If we didn’t hit the ball well he left it for us to figure out. He could have got all in our business and critiqued us when ever he wanted. But no, he stayed low key, in the weeds never over-coaching or over analyzing, or guilty of coaching your own kid.
Therefore the relationship never became confrontational, hostile or combative. Bottom line' the batting practice events were enjoyable, pleasurable and without some adult know-it-all nagging at us after every swing.
I provide a service for baseball families giving kids individual and small group lessons.
Almost every time a parent talks to me about me giving their kid personal instruction they will make a comment that sounds something like, “Well you know, my kid don’t listen to me and my baseball instruction anymore so I think its time they hear it from someone else.”

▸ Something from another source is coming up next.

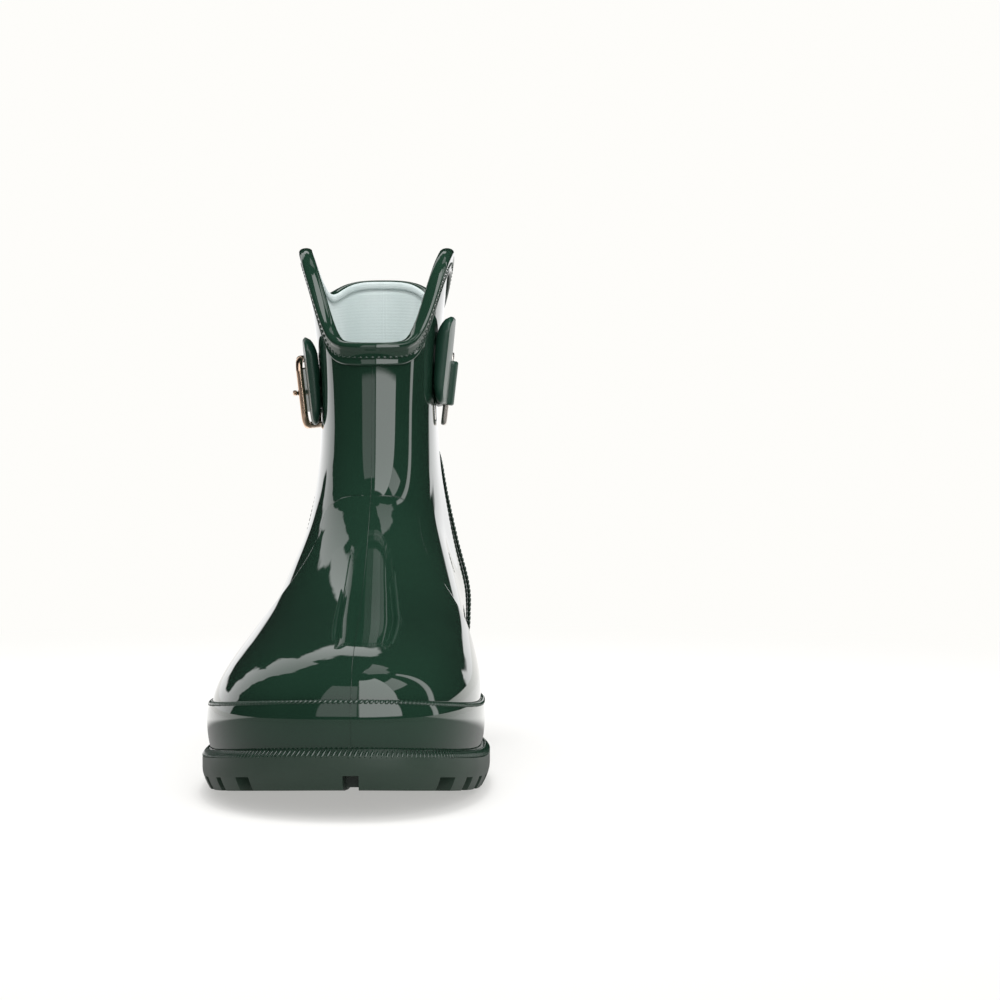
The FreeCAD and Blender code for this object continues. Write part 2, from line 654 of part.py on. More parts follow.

This tells me that dad/coach could not just play catch with their kid. They had to add their .02 cents and commentary to everything. Dad's really want to help their kids by coaching them--but most of the time it will not be well received by the child.
These dads’s could not just throw batting practice to their kid. They couldn’t just enjoy watching their kid. No, they had to try coaching your own kid, too. After all, every dad is an expert baseball coach and they are sure going to whip their kid into baseball shape by telling them to this and do that.
This is why I say, “Never coach your own kid.” Never coach your own kid when it’s just one-on-one and you are practicing on your own. Never coach your own kid when it is a team environment. Never coach your own child.
Enjoy them. Mostly they just want to hang out with their dad anyway. The last thing they want to do is to be corrected and critiqued (nagged at) every time you are together.
Ignore them. If you are a dad/coach with your child on the team then you have to ignore them. You have to minimize the personal contact, conversations or coaching situations with you and your kid.
Basically you have to let the other coaches coach your own kid. Your child is for the most part off-limits to you. When they are batting you have to be doing something else. You cannot be in the vicinity where you can say anything.
Remove yourself from the temptation to coach them. When the action is elevated and things happen in a game or practice you likely will have to really bite your tongue at times. The gag-order is in place. You have to bite down and let one of the other coaches do the dealing.
The same way dealing with umpires, pampering and making excuses. Often there is much you want to say and your natural instinct is to stick up for your kid and coddle them from being emotionally hurt.
But for the health of your family and the team, the youth baseball experience will go much smoother if you can as much as possible ignore your child and let the other coaches interact with them when needed.
I know a high school football coach that had their child on the team. He made a wise decision by having his child play offense while he coached the defense. That way he rarely if ever had any direct interaction with his child at the practice or games. The opportunity for coaching your own kid was minimized and therefore no opportunities for any combative confrontations ever surfaced.
Make sure you get together with all the coaches and discuss ways and strategies to best deal with each of your kids.
Communicate with each of the other coaches so you can eliminate much of the coaching duties that overlap into your own kids business.
Common sense and reason come into play too. Obviously you have to interact with your child at times. For the most part you are better off ignoring them as far as conversation and instruction go.
Challenge: Ignore and Enjoy! I encourage you to try it.